Increase in Arctic coastal erosion and its sensitivity to warming in the twenty-first century
David Nielsen, Patrick Pieper, Armineh Barkhordarian, Pier Paul Overduin, Tatiana Ilyina, Victor Brovkin, Johanna Baehr, Mikhail Dobrynin
Abstract
Abstract Arctic coastal erosion damages infrastructure, threatens coastal communities and releases organic carbon from permafrost. However, the magnitude, timing and sensitivity of coastal erosion increase to global warming remain unknown. Here we project the Arctic-mean erosion rate to increase and very likely exceed its historical range of variability before the end of the century in a wide range of emission scenarios. The sensitivity of erosion to warming roughly doubles, reaching 0.4–0.8 m yr −1 °C −1 and 2.3–4.2 TgC yr −1 °C −1 by the end of the century.

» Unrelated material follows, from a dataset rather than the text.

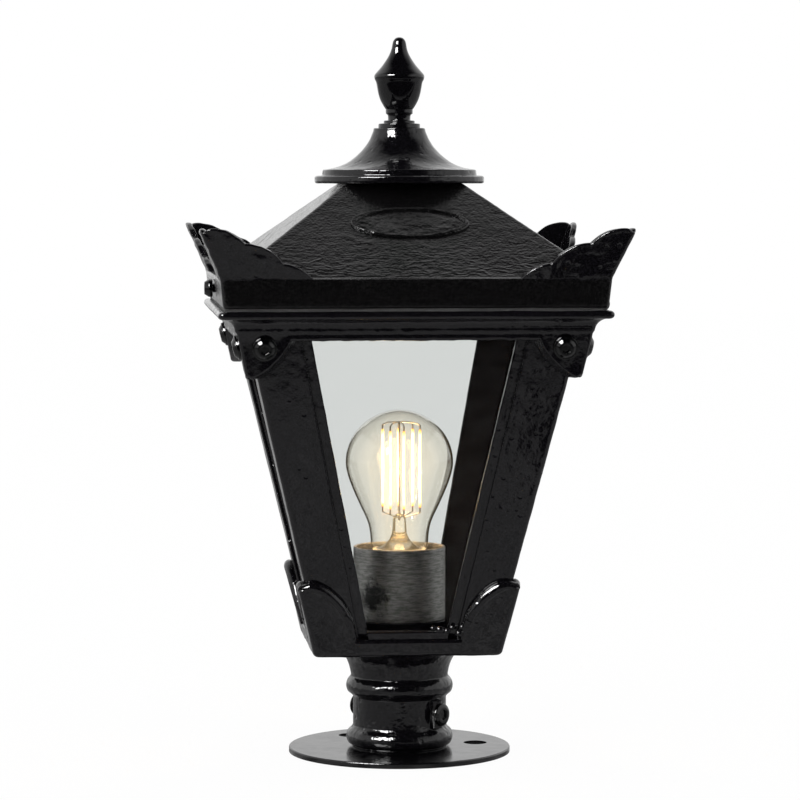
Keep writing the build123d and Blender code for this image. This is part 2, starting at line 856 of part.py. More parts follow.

We develop a simplified semi-empirical model to produce twenty-first-century pan-Arctic coastal erosion rate projections. Our results will inform policymakers on coastal conservation and socioeconomic planning, and organic carbon flux projections lay out the path for future work to investigate the impact of Arctic coastal erosion on the changing Arctic Ocean, its role as a global carbon sink, and the permafrost–carbon feedback.